## Written task
Repeat the material exactly, every line of it.

========================================

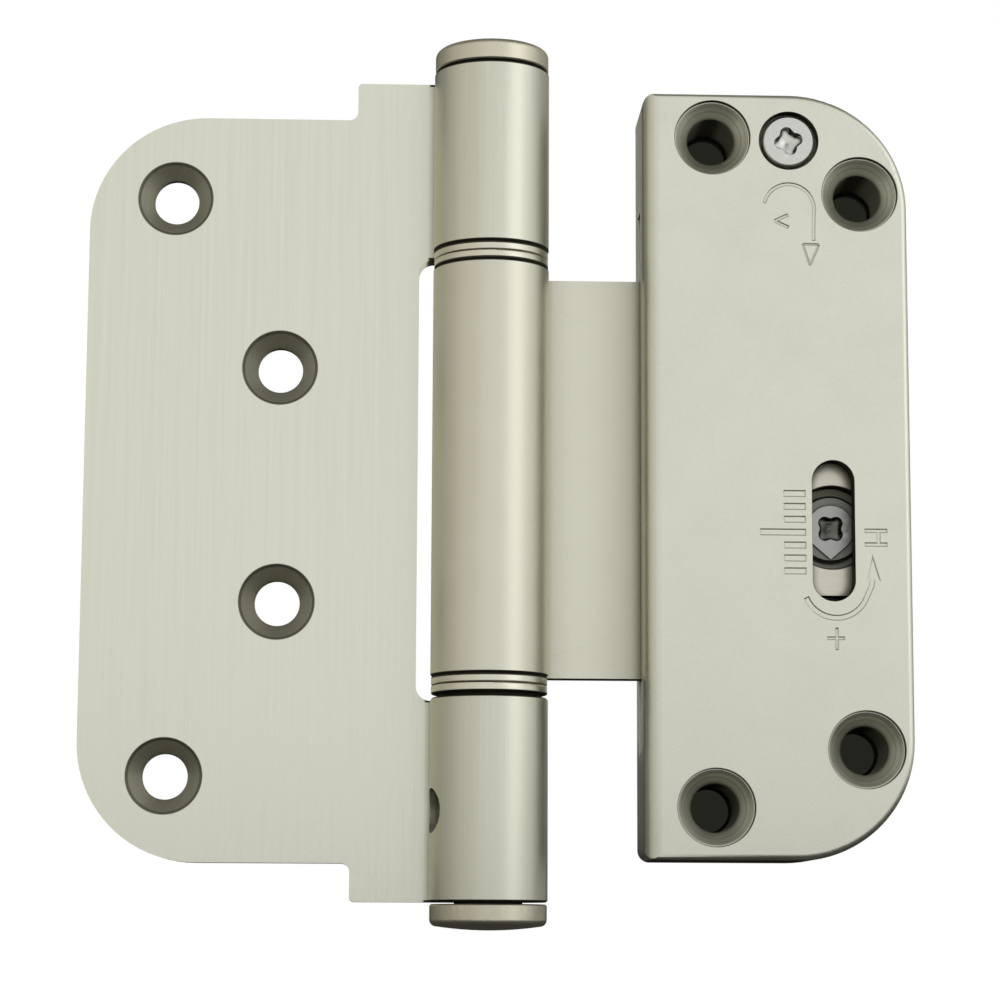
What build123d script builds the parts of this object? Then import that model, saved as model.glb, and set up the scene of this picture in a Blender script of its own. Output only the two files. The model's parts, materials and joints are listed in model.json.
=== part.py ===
from build123d import *
import math
import os

# Adjustable door hinge, open flat at 180 degrees and upright, as it hangs on a door frame.
# Lengths are millimetres, +Z is up along the hinge pin, +X runs towards the door, and the
# front, which faces the room when the door stands open, looks towards -Y.
# Places in this file are measured from the pin axis, halfway up the frame leaf. The finished
# pieces are moved so that the origin is on the back of the frame leaf, in the middle of its
# inner pair of screw holes, where the hinge is fixed.

# Leaves and barrel
GAUGE = 3.3
BARREL_R = 7.8
LEAF_HEIGHT = 101.6
LEAF_REACH = 54.7
LEAF_CORNER_R = 15.9
TAB_REACH = 18.3
TAB_CORNER_R = 0.6
TAB_INNER_R = 1.2
WINDOW_X = -9.7
WINDOW_CORNER_R = 2.0
ROLL_SEAM = 0.15
KNUCKLE_EDGE = 0.25
DOOR_PLATE_INSET = 0.3

# Levels along the pin
BARREL_TOP = 56.0
UPPER_JOINT_Z = 30.0
UPPER_KNUCKLE_Z = 31.2
MIDDLE_TOP_Z = 28.8
MIDDLE_BOTTOM_Z = -26.35
LOWER_JOINT_Z = -27.55
LOWER_KNUCKLE_Z = -29.2
BARREL_BOTTOM = -55.9

# Pin, bushings and caps
PIN_R = 3.175
PIN_EDGE = 0.5
BUSH_LENGTH = 9.0
FLANGE_R = 7.7
FLANGE_EDGE = 0.2
SHOULDER_R = 6.7
SHOULDER_HEIGHT = 0.5
RUN_CLEAR = 0.04
FACE_CLEAR = 0.025
CAP_GAP = 0.25
CAP_HEIGHT = 3.4
CAP_DOME = 0.5
CAP_EDGE = 0.9
CAP_PLUG_LENGTH = 5.0
SET_SCREW_Z = -44.05
SET_SCREW_TURN = 12.0
SET_HOLE_R = 2.95
SET_SCREW_SINK = 1.6
SET_SCREW_HEX = 2.5
SET_SCREW_HEX_DEPTH = 2.0

# Screw holes of the frame leaf
LEAF_HOLE_R = 3.05
LEAF_SINK_R = 5.1
SINK_ANGLE = 82.0
LEAF_OUTER_X = -43.1
LEAF_OUTER_Z = 39.4
LEAF_INNER_X = -28.5
LEAF_INNER_Z = 16.0

# Casing
CASING_LEFT = 20.55
CASING_WIDTH = 35.9
CASING_BOTTOM = -50.35
CASING_HEIGHT = 103.95
CASING_FRONT_Y = -1.5
CASING_DEPTH = 13.0
CASING_CORNER_R = 15.9
CASING_SMALL_R = 1.6
SMALLEST_CORNER_R = 0.3
CASING_EDGE = 0.9
CASING_LEFT_EDGE = 2.4
FRONT_WALL = 2.7
SIDE_WALL = 2.25
RIB = 1.25
BACK_PLATE = 1.2
BACK_INSET = 1.3
BACK_CLEAR = 0.05

# Screw holes of the casing, with a short counterbore over the countersink
CASE_BORE_R = 3.25
CASE_SINK_R = 5.15
CASE_SINK_TOP_R = 4.95
CASE_SINK_DROP = 0.7
BACK_BORE_R = 2.9
CASE_HOLE_MID_Z = 2.0
CASE_INNER_X = 30.0
CASE_INNER_SPAN = 90.8
CASE_OUTER_X = 50.0
CASE_OUTER_SPAN = 75.4
BACK_SCREWS = [(24.4, 41.6), (48.6, 46.0), (24.4, -41.0), (48.6, -42.6)]

# Openings of the casing
SLOT_X = 45.9
SLOT_Z = -6.5
SLOT_WIDTH = 5.7
SLOT_LENGTH = 19.0
WALL_SLOT_TOP = 38.2
WALL_SLOT_BOTTOM = -36.2
WALL_SLOT_CLEAR = 0.4
CAVITY_TOP_LEFT = 39.6
CAVITY_TOP_RIGHT = 34.2
CAVITY_TOP_STEP_X = 33.6
CAVITY_BOTTOM_LEFT = -37.0
CAVITY_BOTTOM_RIGHT = -29.2
CAVITY_BOTTOM_STEP_X = 37.4
CAVITY_CORNER_R = 1.5

# Travels of the two adjustments
H_TRAVEL = 2.5
V_TRAVEL = 5.0
SLIDE_CLEAR = 0.3

# Carriage, with its two plates on both sides of the door leaf
SLIDE_PLATE = 2.5
KEEPER_PLATE = 1.2
GUIDE_CLEAR = 0.15
CARRIAGE_TOP = 24.0
CARRIAGE_BOTTOM = -21.0
SLIDE_STEP_X = 38.5
SLIDE_STEP_Z = -14.9
PLATE_CORNER_R = 1.5
NOTCH_CORNER_R = 1.0
RIVET_R = 1.8
RIVET_NECK_R = 1.2
RIVET_HEAD_R = 2.1
RIVET_HEAD = 0.5
RIVET_SINK = 0.8
RIVETS = [(28.2, 18.0), (28.2, -18.0), (36.2, 0.9)]
RIVET_FIT = 0.05

# Horizontal adjuster
CAM_X = 46.15
CAM_Z = -5.65
CAM_HALF = 3.9
CAM_SWING = 60.0
CAM_CURVE_STEPS = 20
CAM_FIT = 0.08
CAM_HEAD_R = 4.55
CAM_HEAD_SINK = 1.6
CAM_HEAD_EDGE = 0.3
POINTER_R = 3.15
POINTER_REACH = 4.15
POINTER_RISE = 0.25
SLIDE_HOLE_R = 5.6
JOURNAL_R = 2.5
CLIP_GROOVE_R = 2.0
CLIP_R = 3.7
CLIP_THICK = 0.4
CLIP_MOUTH = 2.6
CLIP_GAP = 0.05
WASHER_THICK = 0.175
JOURNAL_TAIL = 0.25
CAM_FACE_CLEAR = 0.15
WASHER_R = 3.6
TONGUE_RIM = 1.2
TONGUE_TOP = 4.8
TONGUE_CORNER_R = 1.0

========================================

## Problem solution
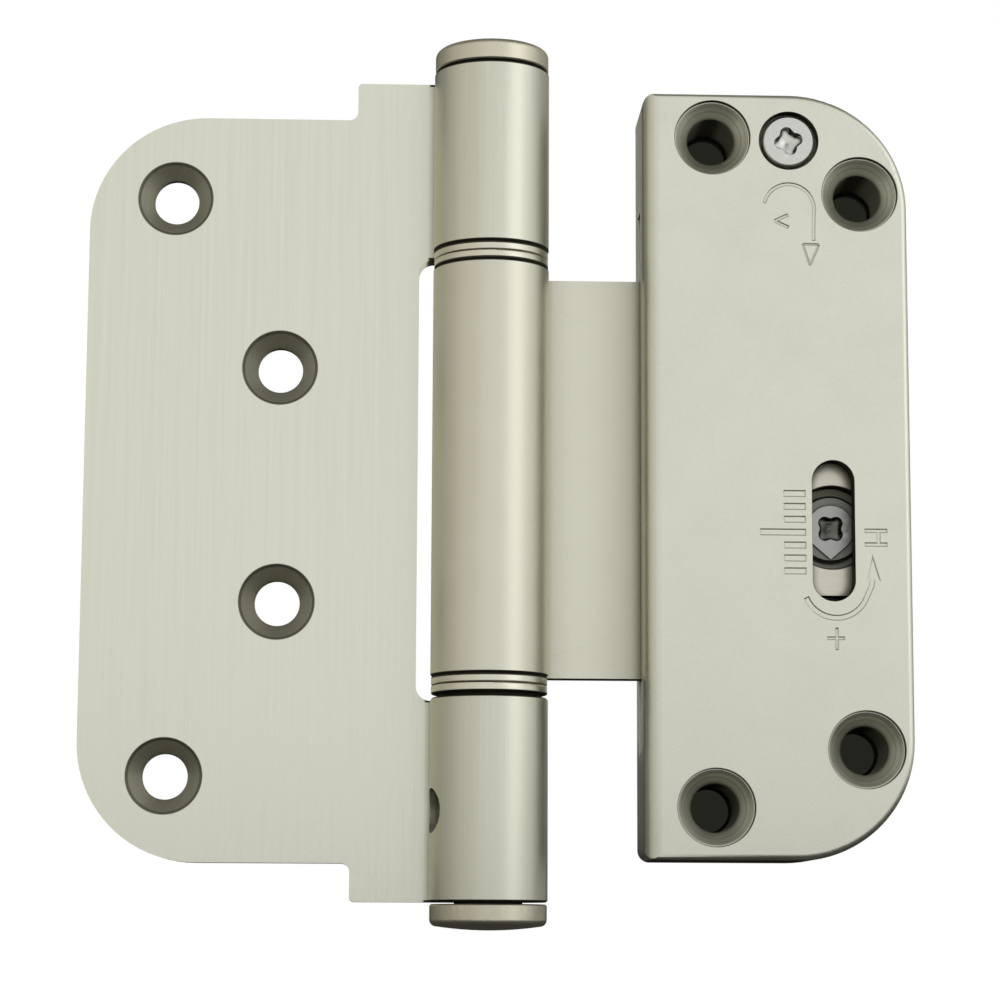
What build123d script builds the parts of this object? Then import that model, saved as model.glb, and set up the scene of this picture in a Blender script of its own. Output only the two files. The model's parts, materials and joints are listed in model.json.
=== part.py ===
from build123d import *
import math
import os

# Adjustable door hinge, open flat at 180 degrees and upright, as it hangs on a door frame.
# Lengths are millimetres, +Z is up along the hinge pin, +X runs towards the door, and the
# front, which faces the room when the door stands open, looks towards -Y.
# Places in this file are measured from the pin axis, halfway up the frame leaf. The finished
# pieces are moved so that the origin is on the back of the frame leaf, in the middle of its
# inner pair of screw holes, where the hinge is fixed.

# Leaves and barrel
GAUGE = 3.3
BARREL_R = 7.8
LEAF_HEIGHT = 101.6
LEAF_REACH = 54.7
LEAF_CORNER_R = 15.9
TAB_REACH = 18.3
TAB_CORNER_R = 0.6
TAB_INNER_R = 1.2
WINDOW_X = -9.7
WINDOW_CORNER_R = 2.0
ROLL_SEAM = 0.15
KNUCKLE_EDGE = 0.25
DOOR_PLATE_INSET = 0.3

# Levels along the pin
BARREL_TOP = 56.0
UPPER_JOINT_Z = 30.0
UPPER_KNUCKLE_Z = 31.2
MIDDLE_TOP_Z = 28.8
MIDDLE_BOTTOM_Z = -26.35
LOWER_JOINT_Z = -27.55
LOWER_KNUCKLE_Z = -29.2
BARREL_BOTTOM = -55.9

# Pin, bushings and caps
PIN_R = 3.175
PIN_EDGE = 0.5
BUSH_LENGTH = 9.0
FLANGE_R = 7.7
FLANGE_EDGE = 0.2
SHOULDER_R = 6.7
SHOULDER_HEIGHT = 0.5
RUN_CLEAR = 0.04
FACE_CLEAR = 0.025
CAP_GAP = 0.25
CAP_HEIGHT = 3.4
CAP_DOME = 0.5
CAP_EDGE = 0.9
CAP_PLUG_LENGTH = 5.0
SET_SCREW_Z = -44.05
SET_SCREW_TURN = 12.0
SET_HOLE_R = 2.95
SET_SCREW_SINK = 1.6
SET_SCREW_HEX = 2.5
SET_SCREW_HEX_DEPTH = 2.0

# Screw holes of the frame leaf
LEAF_HOLE_R = 3.05
LEAF_SINK_R = 5.1
SINK_ANGLE = 82.0
LEAF_OUTER_X = -43.1
LEAF_OUTER_Z = 39.4
LEAF_INNER_X = -28.5
LEAF_INNER_Z = 16.0

# Casing
CASING_LEFT = 20.55
CASING_WIDTH = 35.9
CASING_BOTTOM = -50.35
CASING_HEIGHT = 103.95
CASING_FRONT_Y = -1.5
CASING_DEPTH = 13.0
CASING_CORNER_R = 15.9
CASING_SMALL_R = 1.6
SMALLEST_CORNER_R = 0.3
CASING_EDGE = 0.9
CASING_LEFT_EDGE = 2.4
FRONT_WALL = 2.7
SIDE_WALL = 2.25
RIB = 1.25
BACK_PLATE = 1.2
BACK_INSET = 1.3
BACK_CLEAR = 0.05

# Screw holes of the casing, with a short counterbore over the countersink
CASE_BORE_R = 3.25
CASE_SINK_R = 5.15
CASE_SINK_TOP_R = 4.95
CASE_SINK_DROP = 0.7
BACK_BORE_R = 2.9
CASE_HOLE_MID_Z = 2.0
CASE_INNER_X = 30.0
CASE_INNER_SPAN = 90.8
CASE_OUTER_X = 50.0
CASE_OUTER_SPAN = 75.4
BACK_SCREWS = [(24.4, 41.6), (48.6, 46.0), (24.4, -41.0), (48.6, -42.6)]

# Openings of the casing
SLOT_X = 45.9
SLOT_Z = -6.5
SLOT_WIDTH = 5.7
SLOT_LENGTH = 19.0
WALL_SLOT_TOP = 38.2
WALL_SLOT_BOTTOM = -36.2
WALL_SLOT_CLEAR = 0.4
CAVITY_TOP_LEFT = 39.6
CAVITY_TOP_RIGHT = 34.2
CAVITY_TOP_STEP_X = 33.6
CAVITY_BOTTOM_LEFT = -37.0
CAVITY_BOTTOM_RIGHT = -29.2
CAVITY_BOTTOM_STEP_X = 37.4
CAVITY_CORNER_R = 1.5

# Travels of the two adjustments
H_TRAVEL = 2.5
V_TRAVEL = 5.0
SLIDE_CLEAR = 0.3

# Carriage, with its two plates on both sides of the door leaf
SLIDE_PLATE = 2.5
KEEPER_PLATE = 1.2
GUIDE_CLEAR = 0.15
CARRIAGE_TOP = 24.0
CARRIAGE_BOTTOM = -21.0
SLIDE_STEP_X = 38.5
SLIDE_STEP_Z = -14.9
PLATE_CORNER_R = 1.5
NOTCH_CORNER_R = 1.0
RIVET_R = 1.8
RIVET_NECK_R = 1.2
RIVET_HEAD_R = 2.1
RIVET_HEAD = 0.5
RIVET_SINK = 0.8
RIVETS = [(28.2, 18.0), (28.2, -18.0), (36.2, 0.9)]
RIVET_FIT = 0.05

# Horizontal adjuster
CAM_X = 46.15
CAM_Z = -5.65
CAM_HALF = 3.9
CAM_SWING = 60.0
CAM_CURVE_STEPS = 20
CAM_FIT = 0.08
CAM_HEAD_R = 4.55
CAM_HEAD_SINK = 1.6
CAM_HEAD_EDGE = 0.3
POINTER_R = 3.15
POINTER_REACH = 4.15
POINTER_RISE = 0.25
SLIDE_HOLE_R = 5.6
JOURNAL_R = 2.5
CLIP_GROOVE_R = 2.0
CLIP_R = 3.7
CLIP_THICK = 0.4
CLIP_MOUTH = 2.6
CLIP_GAP = 0.05
WASHER_THICK = 0.175
JOURNAL_TAIL = 0.25
CAM_FACE_CLEAR = 0.15
WASHER_R = 3.6
TONGUE_RIM = 1.2
TONGUE_TOP = 4.8
TONGUE_CORNER_R = 1.0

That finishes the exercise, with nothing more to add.